Balcoba covered local news and crime, and was a deputy director at the Manila Police District Press Corp, news reports said. National Union of Journalists of the Philippines secretary general Ryan Rosauro told CPJ that Balcoba had received a series of anonymous death threats before he was murdered, according to information received from the slain reporter’s family.
Police Senior Investigator Richard Escarlan said authorities were pursuing leads related both to Balcoba’s work as a journalist as well as any possible personal business disputes, news reports said. He said investigators were tracing text messages found on Balcoba’s cell phone that may help to identify the killer or motivation for the attack, the reports said.
Manila Police District homicide chief Senior Inspector Rommel Anticete said on June 3 that retired police officer Benjie Abad was a “person of interest” in Balcoba’s killing, according to an interview he gave to the Philippine Inquirer newspaper. He said in the same interview that Abad previously sued Balcoba for libel in 2012 for reporting on an incident in which the former police officer allegedly brandished a firearm over the planned demolition of the building where he lived.
The two men, who lived in the same area of central Manila, frequently argued during chance encounters in the neighborhood, including a heated confrontation the month before Balcoba’s murder, the reports said. Abad was neither questioned nor considered a suspect in the crime because police lacked evidence that he was linked to the unidentified gunmen, Anticete said in the media interview.

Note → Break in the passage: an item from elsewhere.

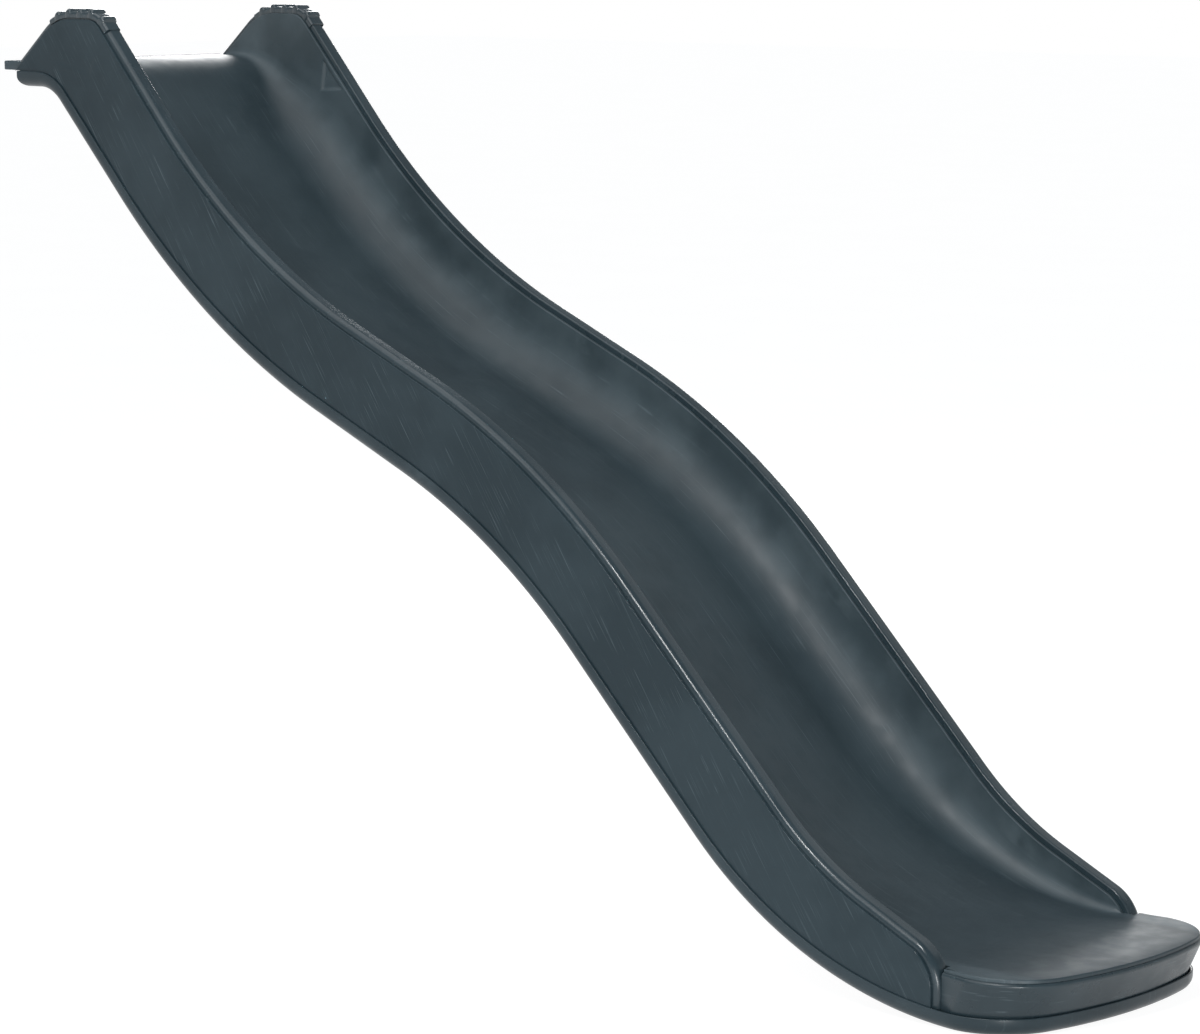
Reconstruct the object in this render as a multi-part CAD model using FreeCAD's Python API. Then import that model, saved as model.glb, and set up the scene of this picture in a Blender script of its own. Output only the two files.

Senior Police Superintendent Marcelino Pedrozo, the Manila Police District’s deputy director for operations, said that Balcoba’s killing was apparently carried out by a professional assassin, the news reports said. Media reports said that police recovered a bullet shell at the crime scene but did not identify the make of the weapon. Police also said they were searching for the owner of the motorcycle used as the getaway vehicle in the attack.
CPJ is investigating to determine whether his murder was work-related.